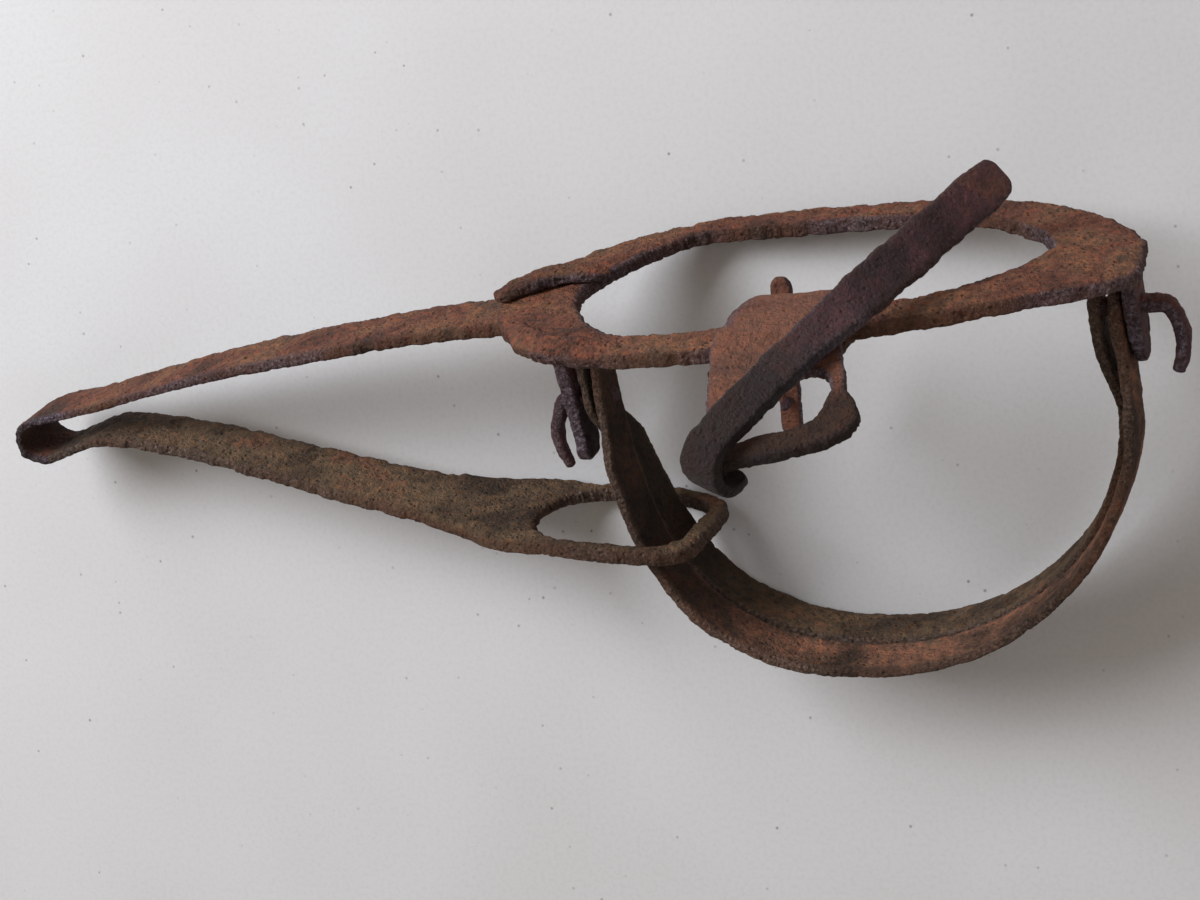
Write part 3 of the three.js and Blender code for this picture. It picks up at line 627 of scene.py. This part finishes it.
# jaws: strips bent to an arch, ears at their ends, a tail hooked round each post
jaw = {"width": 10.0, "thick": 1.7, "rise": 64.2, "stagger": 1.2, "ears": 3.0, "lean": 5.0,
       "half": 42.5, "middle": 1.5, "gap": 0.35, "between": 1.0, "hookReach": 3.6, "hookLength": 11.4,
       "leftPost": 1.5, "rightPost": 1.1, "leftEar": 9.0, "rightEar": 3.5, "rightHook": 5.2}
leftPivot, rightPivot = np.array([-44.5, 0, 19.5]), np.array([45.9, 0, 9.61])
arch = [(-0.98, 0.3), (-0.945, 0.42), (-0.85, 0.66), (-0.68, 0.85), (-0.4, 0.966), (-0.06, 1.0),
        (0.25, 0.976), (0.53, 0.896), (0.77, 0.76), (0.915, 0.6), (0.99, 0.43), (1.02, 0.27)]


def pivotHeight(x):
    # height of the line through both pivots
    return leftPivot[2] + (x - leftPivot[0]) * (rightPivot[2] - leftPivot[2]) / (rightPivot[0] - leftPivot[0])


def leaned(points):
    # turn about the line through both pivots, so the closed jaws lean to the tongue's side
    k = (rightPivot - leftPivot) / np.linalg.norm(rightPivot - leftPivot)
    a = -math.radians(jaw["lean"])
    p = np.asarray(points, float) - leftPivot
    turned = p * math.cos(a) + np.cross(k, p) * math.sin(a) + (p @ k)[..., None] * k * (1 - math.cos(a))
    return turned + leftPivot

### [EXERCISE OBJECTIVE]
Copy exactly the lines that run from the first line of the data to the line containing "return leftPivot[2] +", please, with both ends included and nothing else.

### [ANSWER TO THIS PROBLEM]
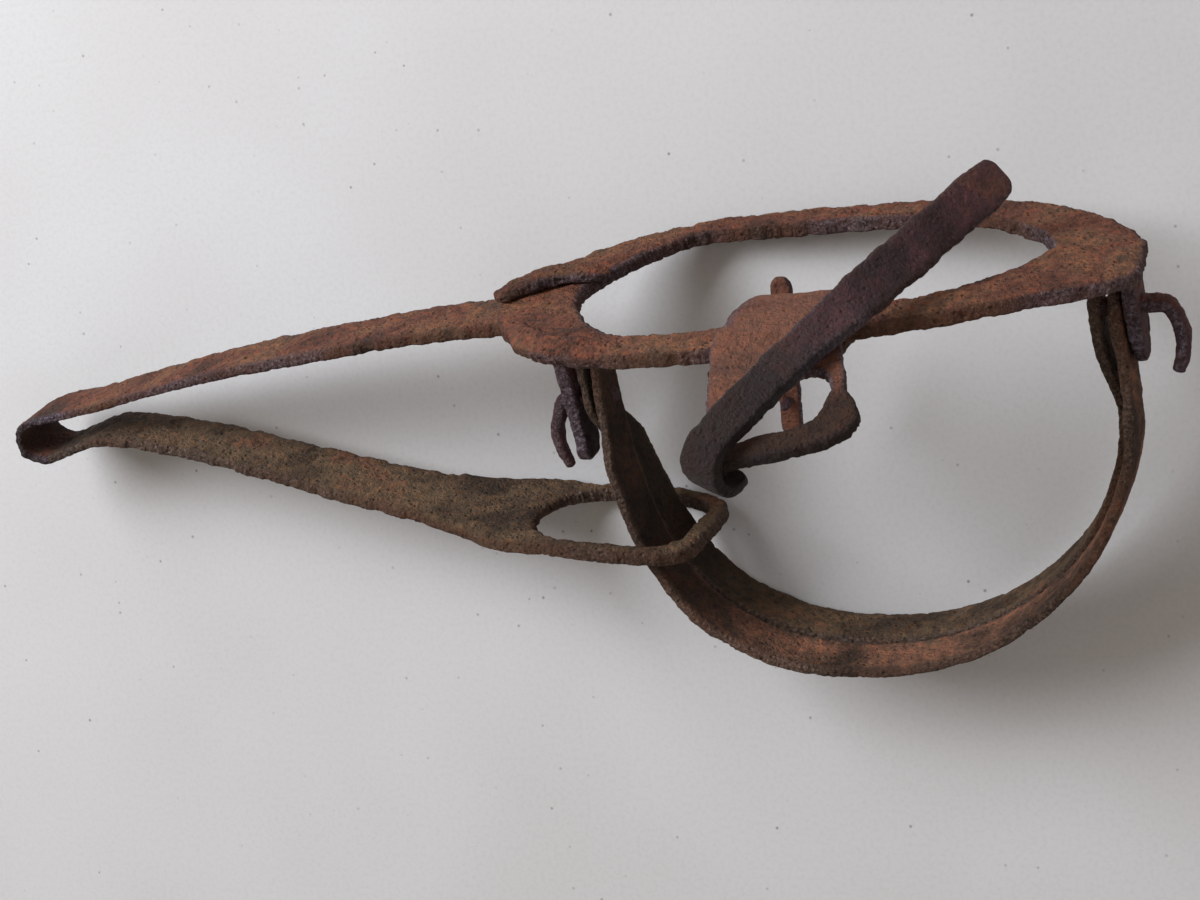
Write part 3 of the three.js and Blender code for this picture. It picks up at line 627 of scene.py. This part finishes it.
# jaws: strips bent to an arch, ears at their ends, a tail hooked round each post
jaw = {"width": 10.0, "thick": 1.7, "rise": 64.2, "stagger": 1.2, "ears": 3.0, "lean": 5.0,
       "half": 42.5, "middle": 1.5, "gap": 0.35, "between": 1.0, "hookReach": 3.6, "hookLength": 11.4,
       "leftPost": 1.5, "rightPost": 1.1, "leftEar": 9.0, "rightEar": 3.5, "rightHook": 5.2}
leftPivot, rightPivot = np.array([-44.5, 0, 19.5]), np.array([45.9, 0, 9.61])
arch = [(-0.98, 0.3), (-0.945, 0.42), (-0.85, 0.66), (-0.68, 0.85), (-0.4, 0.966), (-0.06, 1.0),
        (0.25, 0.976), (0.53, 0.896), (0.77, 0.76), (0.915, 0.6), (0.99, 0.43), (1.02, 0.27)]


def pivotHeight(x):
    # height of the line through both pivots
    return leftPivot[2] + (x - leftPivot[0]) * (rightPivot[2] - leftPivot[2]) / (rightPivot[0] - leftPivot[0])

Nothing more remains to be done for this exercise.